The state fights pose a thorny problem for the tech companies, whose legions of lawyers and lobbyists are trained to extinguish threats in Washington and the courts. The 50 state legislatures are diverse and unpredictable, with both Republicans and Democrats aligning against Big Tech.

The North Dakota bill focuses on Apple’s and Google’s practices of taking a cut of up to 30 percent from many app sales on smartphones, a policy that brought the companies a combined $33 billion last year, according to estimates from Sensor Tower, an app data firm.

Some smaller companies have argued that Apple and Google force app makers to pay an artificially high fee only because of their sheer dominance. The two companies’ software underpins nearly all of the world’s smartphones.

The bill would prohibit Apple and Google from requiring apps to use their payment systems, which enable them to collect their commissions.

It would also require Apple and Google to allow users of their smartphones to download apps from outside their flagship app stores, though Mr. Davison said he was trying to remove that provision to ease some of his colleagues’ concerns. Google already allows such downloads, but Apple does not.

North Dakota’s 47 senators are set to vote on the measure this week after debate starts on Monday. The timeline is accelerated because the legislature meets for just 80 days every two years. If a majority votes aye, the bill will move on to the House.

If the bill fails, Apple and Google’s fight would appear far from over. Georgia and Arizona lawmakers are considering nearly identical app-store legislation, and Andy Vargas, a state representative in Massachusetts, said he planned to introduce a comparable bill this week. Lobbyists said they were also pushing for app-store bills in Wisconsin and Minnesota.

An Apple spokeswoman said most iPhone apps were free and didn’t pay any commission. She added that most of the North Dakota companies that shared revenue with Apple earned less than $1 million a year from their apps, meaning they pay Apple 15 percent of some sales, rather than 30 percent. Apple lowered its rate for smaller companies last year amid scrutiny of its App Store policies.

Google did not respond to a request for comment.

Mr. Davison said he had been given the draft legislation by Lacee Bjork Anderson, a lobbyist with Odney Public Affairs in Bismarck. Ms. Anderson said in an interview that she had been hired by Epic Games, the maker of the popular game Fortnite and the plaintiff in lawsuits against Apple and Google over their app policies. She said she was also being paid by the Coalition for App Fairness, a group of firms, including Epic, Spotify and Match Group, that has protested app commissions and is leading the push for app-store bills.

“Look, we’re a very conservative state,” said Ms. Anderson, a Republican. “But we also are a state where Teddy Roosevelt came from, and there’s no bigger trustbuster.” (Roosevelt, the former president, was born in New York but later owned a ranch in North Dakota.)

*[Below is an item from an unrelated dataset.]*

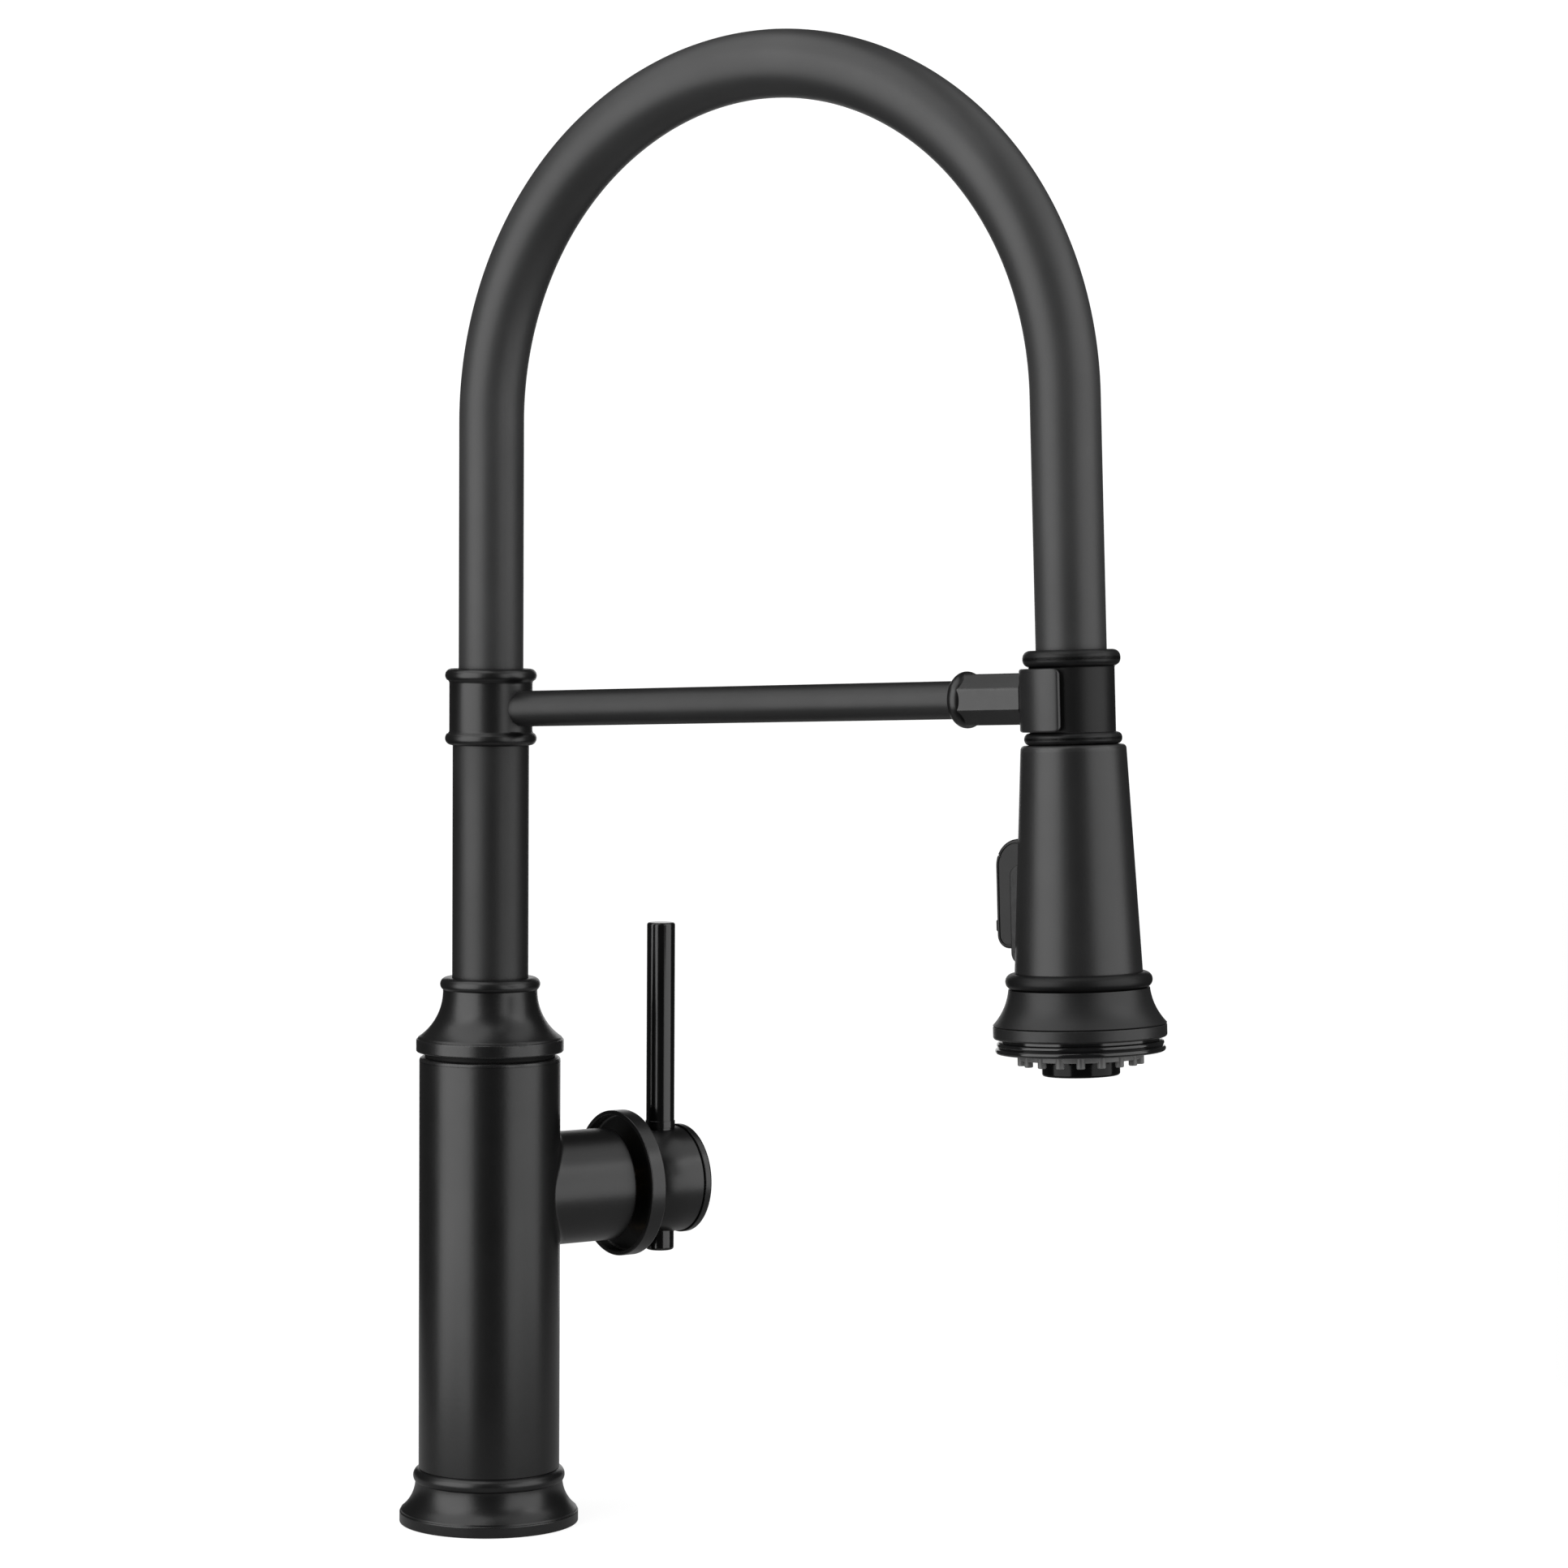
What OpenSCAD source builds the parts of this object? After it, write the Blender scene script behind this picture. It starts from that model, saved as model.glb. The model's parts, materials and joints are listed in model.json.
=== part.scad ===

Still, she admitted that the bill might not have enough votes to pass, which she attributed to confusion among some senators and aggressive lobbying from Apple.

“They’re setting up Zoom calls with every senator,” she said. “That doesn’t necessarily play well up here — having California executives or lobbyists trying to tell people what to do.”

State Senator Jerry Klein, the Republican who leads the committee that handled the bill, agreed that Apple’s presence was being felt at the statehouse. He said he opposed the legislation largely because Apple and its lobbyists warned that the bill could put North Dakotans at risk of cyberattacks and make North Dakota subject to expensive lawsuits. He also worried that interfering in an agreement between two private companies would be bad for business.

Mr. Klein, 69, a retired grocery-store owner from tiny Fessenden, said some of his colleagues were also wary of passing a bill focused on “digital application distribution platforms” and “in-application payment systems” when they struggled to understand the effects.

“All people here know is that they’ve got their phone plugged in, it has power, they can take pictures and show photos of their grandkids,” he said. “This goes beyond some of us.”

Yet some app makers have a lot riding on the legislation. David Heinemeier Hansson, a Danish tech entrepreneur who has fought to avoid Apple’s fees with his email app, Hey, said the bill could be a significant blow to Apple’s policies, even though it would apply only to North Dakota companies.

He said that if the bill passed, he was prepared to set up offices in North Dakota. And he predicted that if moving there meant avoiding paying Apple 30 percent of sales, many other companies would join him.

“You don’t have to be that large of a software company before 30 percent of your revenues is your largest line item,” he said. He added that he had never been to North Dakota, where the temperature the other day dipped to minus 18 degrees Fahrenheit, “but I hear it’s lovely.”

Mr. Heinemeier Hansson said he wasn’t betting on North Dakota’s adopting the law, but he said the fact that the bill was getting attention and receiving a vote would encourage other states to consider similar measures.

“That’s why Apple showed up with the big scary picture that this would end iPhone as we know it,” he said. “Of course it wouldn’t end iPhone as we know it, for this to pass in North Dakota. They’re afraid that whichever state first opens the floodgates, the floodgates will then be open.”